Eugène Vidoudez, pour ceux qui l’auront bien connu, était un homme attachant, modeste, dont la vie ne fut pourtant pas toujours un long fleuve tranquille, surtout en ses jeunes années, alors qu’il était chahuté d’une école à l’autre sur l’arc lémanique. Mais heureusement pour lui, il y avait cette Gentiane, où résidaient ses grands-parents Dalloz, Eugène tout comme lui, et Amélie. C’est là, lors de ses vacances, qu’il se forgea ses vraies racines. C’est aussi là qu’il put le mieux appréhender la mentalité des gens de La Vallée, du Bas du en particulier. Car enfant unique, choyé par ses grands-parents, curieux de tout, il aurait l’occasion en plus de découvrir en profondeur cette région, de fréquenter, parce qu’il pouvait se glisser partout, cette « faune » si originale que l’on rencontrait en ce restaurant mythique de la Gentiane. Il avait aussi pu voir son grand-père distiller. Il avait en plus, ce qui lui apporterait une compréhension plus large peut-être de l’humanité que ses contemporains, vécu la vie d’un bistrot de frontière alors même que la guerre prenait possession du pays directement voisin, avec son cortège de difficultés, de contraintes insupportables et même d’atrocités.

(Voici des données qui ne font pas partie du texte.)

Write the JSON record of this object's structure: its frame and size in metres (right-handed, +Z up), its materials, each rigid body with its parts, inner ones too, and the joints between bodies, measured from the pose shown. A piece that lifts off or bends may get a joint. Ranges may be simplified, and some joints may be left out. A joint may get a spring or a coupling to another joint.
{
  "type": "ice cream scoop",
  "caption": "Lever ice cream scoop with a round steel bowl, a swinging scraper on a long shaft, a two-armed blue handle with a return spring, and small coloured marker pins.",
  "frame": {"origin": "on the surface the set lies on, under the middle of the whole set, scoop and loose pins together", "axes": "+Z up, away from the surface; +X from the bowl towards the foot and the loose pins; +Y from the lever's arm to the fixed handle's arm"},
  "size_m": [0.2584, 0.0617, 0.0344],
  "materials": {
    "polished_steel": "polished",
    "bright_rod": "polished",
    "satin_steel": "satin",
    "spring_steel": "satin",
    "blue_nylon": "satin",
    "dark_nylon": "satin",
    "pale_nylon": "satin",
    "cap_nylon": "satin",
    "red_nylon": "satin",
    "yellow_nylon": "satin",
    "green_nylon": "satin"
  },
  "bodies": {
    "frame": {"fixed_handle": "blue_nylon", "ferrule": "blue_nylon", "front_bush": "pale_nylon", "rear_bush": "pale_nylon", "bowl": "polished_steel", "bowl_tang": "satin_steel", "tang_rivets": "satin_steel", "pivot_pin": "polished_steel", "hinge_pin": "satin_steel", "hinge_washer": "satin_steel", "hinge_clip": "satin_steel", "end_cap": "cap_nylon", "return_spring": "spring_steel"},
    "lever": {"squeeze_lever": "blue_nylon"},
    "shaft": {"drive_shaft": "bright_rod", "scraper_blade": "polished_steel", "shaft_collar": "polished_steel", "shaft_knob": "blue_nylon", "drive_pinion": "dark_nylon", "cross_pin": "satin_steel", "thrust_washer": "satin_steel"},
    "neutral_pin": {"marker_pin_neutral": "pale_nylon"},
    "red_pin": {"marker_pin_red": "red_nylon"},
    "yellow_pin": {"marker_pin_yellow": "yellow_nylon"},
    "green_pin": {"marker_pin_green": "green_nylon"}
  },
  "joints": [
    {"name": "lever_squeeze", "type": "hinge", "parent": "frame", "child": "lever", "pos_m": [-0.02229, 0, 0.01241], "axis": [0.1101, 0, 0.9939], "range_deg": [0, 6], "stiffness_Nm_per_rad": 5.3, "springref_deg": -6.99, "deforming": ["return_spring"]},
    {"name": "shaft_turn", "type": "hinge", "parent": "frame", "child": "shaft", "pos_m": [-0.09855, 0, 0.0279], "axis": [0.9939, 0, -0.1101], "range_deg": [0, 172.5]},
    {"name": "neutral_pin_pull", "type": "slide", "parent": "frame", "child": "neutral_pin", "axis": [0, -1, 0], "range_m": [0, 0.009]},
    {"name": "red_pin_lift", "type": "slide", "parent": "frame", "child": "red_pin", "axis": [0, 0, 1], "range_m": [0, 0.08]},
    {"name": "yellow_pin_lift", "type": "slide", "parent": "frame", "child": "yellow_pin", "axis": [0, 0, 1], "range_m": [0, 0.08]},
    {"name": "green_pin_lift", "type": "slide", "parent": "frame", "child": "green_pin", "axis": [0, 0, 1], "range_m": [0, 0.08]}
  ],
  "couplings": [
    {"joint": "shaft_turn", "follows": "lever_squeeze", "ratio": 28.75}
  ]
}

Ce fut certes une vie discrète que celle d’Eugène, mais d’une richesse toute particulière, petits ou grands faits de la vie quotidienne dont il ne perdait rien de par une mémoire remarquable. Il aurait dû écrire des livres. Mais il doutait de sa plume, raison pour laquelle il ne put guère nous livrer en fait d’écriture que son texte sur le Bas du Chenit, « Du côté de Chez Dalloz », publié en 2009 et un petit opuscule témoignant de l’épisode poignant où son grand-père, resté français, pour « faire son devoir », avait rejoint son pays lors de la première guerre mondiale pour y connaître la vie des tranchées où il fut même blessé. Eugène, premier du nom, put néanmoins bientôt rentrer au logis familial et y poursuivre ses activités de restaurateur et de distillateur.

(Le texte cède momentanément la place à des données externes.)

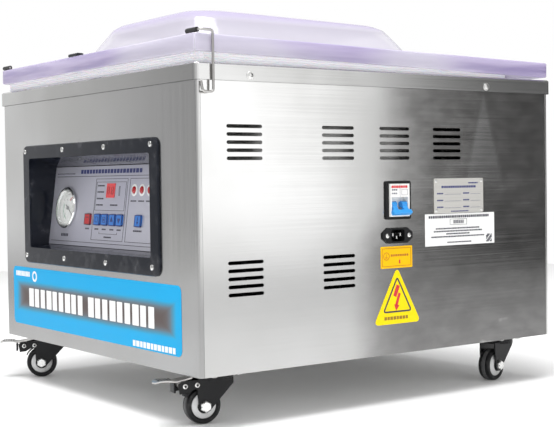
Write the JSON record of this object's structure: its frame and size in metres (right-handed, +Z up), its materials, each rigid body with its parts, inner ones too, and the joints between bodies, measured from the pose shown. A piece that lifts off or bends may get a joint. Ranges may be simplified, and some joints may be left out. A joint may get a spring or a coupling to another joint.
{
  "type": "vacuum chamber sealer",
  "caption": "Floor-standing chamber vacuum sealer: brushed steel cabinet on swivel casters, clear domed lid, recessed control panel with a dial gauge and keys, side breaker and power inlet.",
  "frame": {"origin": "on the floor under the middle of the cabinet", "axes": "+Z up, +Y to the rear where the lid is hinged, +X to the right of someone at the control panel"},
  "size_m": [0.6199, 0.7024, 0.5657],
  "materials": {
    "cabinet_steel": "brushed stainless sheet",
    "chamber_steel": "deep-drawn stainless",
    "clear_acrylic": "clear acrylic with polished edges",
    "silicone": "translucent white silicone",
    "gloss_black": "polished",
    "matte_black": "fine grain",
    "panel_aluminium": "printed satin",
    "bar_aluminium": "extruded",
    "gauge_white": "enamelled dial",
    "gauge_glass": "clear",
    "needle_black": "satin",
    "key_red": "satin",
    "key_blue": "satin",
    "breaker_white": "moulded",
    "breaker_blue": "moulded",
    "plate_aluminium": "printed plate",
    "board_white": "machined polyethylene",
    "zinc": "bright zinc plate",
    "caster_black": "black lacquer",
    "tyre_black": "moulded",
    "cast_grey": "grey enamel",
    "core_iron": "varnished laminations",
    "hose_grey": "ribbed",
    "sleeve_black": "smooth"
  },
  "bodies": {
    "cabinet": {"base_plate": "cabinet_steel", "front_panel": "cabinet_steel", "left_side_panel": "cabinet_steel", "right_side_panel": "cabinet_steel", "rear_panel": "cabinet_steel", "rim_deck": "cabinet_steel", "vacuum_chamber": "chamber_steel", "filler_board": "board_white", "front_bar_lifter": "bar_aluminium", "rear_bar_lifter": "bar_aluminium", "hinge_bracket_left": "zinc", "hinge_bracket_right": "zinc", "control_bezel": "gloss_black", "control_housing": "gloss_black", "control_panel": "panel_aluminium", "gauge_case": "gauge_white", "gauge_glass": "gauge_glass", "switch_frame": "matte_black", "switch_body": "breaker_white", "power_inlet": "matte_black", "data_plate": "plate_aluminium", "vacuum_pump": "cast_grey", "transformer": "core_iron", "vacuum_hose": "hose_grey", "front_left_plate": "caster_black", "front_right_plate": "caster_black", "rear_left_plate": "caster_black", "rear_right_plate": "caster_black"},
    "lid": {"lid": "clear_acrylic", "lid_gasket": "silicone", "front_counter_bar": "silicone", "rear_counter_bar": "silicone", "hinge_arm_left": "zinc", "hinge_arm_right": "zinc", "lift_tab": "gloss_black"},
    "left_clip": {"left_clip_wire": "zinc", "left_clip_sleeve": "sleeve_black"},
    "right_clip": {"right_clip_wire": "zinc", "right_clip_sleeve": "sleeve_black"},
    "front_bar": {"front_seal_bar": "bar_aluminium"},
    "rear_bar": {"rear_seal_bar": "bar_aluminium"},
    "pump_fan": {"motor_fan": "matte_black"},
    "needle": {"gauge_needle": "needle_black"},
    "stop_key": {"stop_button": "key_red"},
    "select_key": {"select_button": "key_blue"},
    "set_key": {"set_button": "key_blue"},
    "up_key": {"up_button": "key_blue"},
    "down_key": {"down_button": "key_blue"},
    "cycle_key": {"cycle_button": "key_blue"},
    "breaker_lever": {"switch_lever": "breaker_blue"},
    "front_left_swivel": {"front_left_fork": "caster_black"},
    "front_left_roller": {"front_left_wheel": "tyre_black"},
    "front_left_brake": {"front_left_pedal": "zinc"},
    "front_right_swivel": {"front_right_fork": "caster_black"},
    "front_right_roller": {"front_right_wheel": "tyre_black"},
    "front_right_brake": {"front_right_pedal": "zinc"},
    "rear_left_swivel": {"rear_left_fork": "caster_black"},
    "rear_left_roller": {"rear_left_wheel": "tyre_black"},
    "rear_right_swivel": {"rear_right_fork": "caster_black"},
    "rear_right_roller": {"rear_right_wheel": "tyre_black"}
  },
  "joints": [
    {"name": "lid_hinge", "type": "hinge", "parent": "cabinet", "child": "lid", "pos_m": [0, 0.3415, 0.47], "axis": [-1, 0, 0], "range_deg": [0, 55]},
    {"name": "left_clip_swing", "type": "hinge", "parent": "lid", "child": "left_clip", "pos_m": [0, -0.322, 0.5105], "axis": [-1, 0, 0], "range_deg": [0, 100]},
    {"name": "right_clip_swing", "type": "hinge", "parent": "lid", "child": "right_clip", "pos_m": [0, -0.322, 0.5105], "axis": [-1, 0, 0], "range_deg": [0, 100]},
    {"name": "front_bar_rise", "type": "slide", "parent": "cabinet", "child": "front_bar", "axis": [0, 0, 1], "range_m": [0, 0.012]},
    {"name": "rear_bar_rise", "type": "slide", "parent": "cabinet", "child": "rear_bar", "axis": [0, 0, 1], "range_m": [0, 0.012]},
    {"name": "fan_spin", "type": "hinge", "parent": "cabinet", "child": "pump_fan", "pos_m": [0.107, 0.06, 0.15], "axis": [1, 0, 0], "continuous": true},
    {"name": "needle_turn", "type": "hinge", "parent": "cabinet", "child": "needle", "pos_m": [-0.1435, -0.28872, 0.28058], "axis": [0, 0.9911, -0.1329], "range_deg": [-60, 200]},
    {"name": "stop_press", "type": "slide", "parent": "cabinet", "child": "stop_key", "axis": [0, 0.9911, -0.1329], "range_m": [0, 0.0012], "stiffness_N_per_m": 400, "springref_m": -0.0002},
    {"name": "select_press", "type": "slide", "parent": "cabinet", "child": "select_key", "axis": [0, 0.9911, -0.1329], "range_m": [0, 0.0012], "stiffness_N_per_m": 400, "springref_m": -0.0002},
    {"name": "set_press", "type": "slide", "parent": "cabinet", "child": "set_key", "axis": [0, 0.9911, -0.1329], "range_m": [0, 0.0012], "stiffness_N_per_m": 400, "springref_m": -0.0002},
    {"name": "up_press", "type": "slide", "parent": "cabinet", "child": "up_key", "axis": [0, 0.9911, -0.1329], "range_m": [0, 0.0012], "stiffness_N_per_m": 400, "springref_m": -0.0002},
    {"name": "down_press", "type": "slide", "parent": "cabinet", "child": "down_key", "axis": [0, 0.9911, -0.1329], "range_m": [0, 0.0012], "stiffness_N_per_m": 400, "springref_m": -0.0002},
    {"name": "cycle_press", "type": "slide", "parent": "cabinet", "child": "cycle_key", "axis": [0, 0.9911, -0.1329], "range_m": [0, 0.0012], "stiffness_N_per_m": 400, "springref_m": -0.0002},
    {"name": "breaker_throw", "type": "hinge", "parent": "cabinet", "child": "breaker_lever", "pos_m": [0.301, 0.009, 0.283], "axis": [0, -1, 0], "range_deg": [0, 80]},
    {"name": "front_left_turn", "type": "hinge", "parent": "cabinet", "child": "front_left_swivel", "pos_m": [-0.246, -0.267, 0], "axis": [0, 0, 1], "continuous": true},
    {"name": "front_left_roll", "type": "hinge", "parent": "front_left_swivel", "child": "front_left_roller", "pos_m": [-0.25553, -0.28571, 0.0245], "axis": [0.891, -0.454, 0], "continuous": true},
    {"name": "front_left_brake_press", "type": "hinge", "parent": "front_left_swivel", "child": "front_left_brake", "pos_m": [-0.26811, -0.31039, 0.053], "axis": [0.891, -0.454, 0], "range_deg": [0, 12]},
    {"name": "front_right_turn", "type": "hinge", "parent": "cabinet", "child": "front_right_swivel", "pos_m": [0.246, -0.267, 0], "axis": [0, 0, 1], "continuous": true},
    {"name": "front_right_roll", "type": "hinge", "parent": "front_right_swivel", "child": "front_right_roller", "pos_m": [0.24163, -0.28754, 0.0245], "axis": [0.9781, -0.2079, 0], "continuous": true},
    {"name": "front_right_brake_press", "type": "hinge", "parent": "front_right_swivel", "child": "front_right_brake", "pos_m": [0.23588, -0.31464, 0.053], "axis": [0.9781, -0.2079, 0], "range_deg": [0, 12]},
    {"name": "rear_left_turn", "type": "hinge", "parent": "cabinet", "child": "rear_left_swivel", "pos_m": [-0.246, 0.267, 0], "axis": [0, 0, 1], "continuous": true},
    {"name": "rear_left_roll", "type": "hinge", "parent": "rear_left_swivel", "child": "rear_left_roller", "pos_m": [-0.24163, 0.24646, 0.0245], "axis": [0.9781, 0.2079, 0], "continuous": true},
    {"name": "rear_right_turn", "type": "hinge", "parent": "cabinet", "child": "rear_right_swivel", "pos_m": [0.246, 0.267, 0], "axis": [0, 0, 1], "continuous": true},
    {"name": "rear_right_roll", "type": "hinge", "parent": "rear_right_swivel", "child": "rear_right_roller", "pos_m": [0.25037, 0.24646, 0.0245], "axis": [0.9781, 0.2079, 0], "continuous": true}
  ]
}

La vie d’Eugéne Vidoudez se confond avec une époque qui n’est plus. Ne serait-ce que cette ambiance si particulière qu’il avait connue dans les usines où il côtoyait à titre de collègue ces vieux horlogers presque d’une autre époque dont il enregistrait les histoires parfois invraisemblables que plus tard il s’autoriserait de temps à autre à conter.
Une large biographie devrait impérativement être accordée à Eugène Vidoudez qui se révéla un Combier authentique, un vrai de vrai. Nous préférons aujourd’hui lui céder la plume dans un texte qu’il nous avait offert tandis qu’il résidait encore en son cher Bas du, partie intrinsèque d’une Vallée dont l’histoire le passionnait. Raison d’une collection « historique » menée sur de nombreuses décennies et grâce à laquelle il put nouer de solides et indéfectibles amitiés.
Eugène Vidoudez est un homme que l’on ne saurait oublier. Notre sympathie va à sa famille, en particulier à son épouse Trudy née Willimann, originaire d’un Lucerne dont elle sut aussi nous parler avec émotion.
Rémy Rochat
Le premier jour
Les histoires de premier jour dans le monde du travail, le premier jour d’école, le premier jour de mariage, le premier jour d’école de recrue, etc…, nous poursuivront longtemps. Ce premier jour fait toujours et encore l’objet d’événements inattendus qu’il fait bon évoquer lors d’une sortie annuelle des vieux en grimpant péniblement un ancien chemin de montagne ou à l’arrêt casse-croûte-café. Ça fait bien rigoler !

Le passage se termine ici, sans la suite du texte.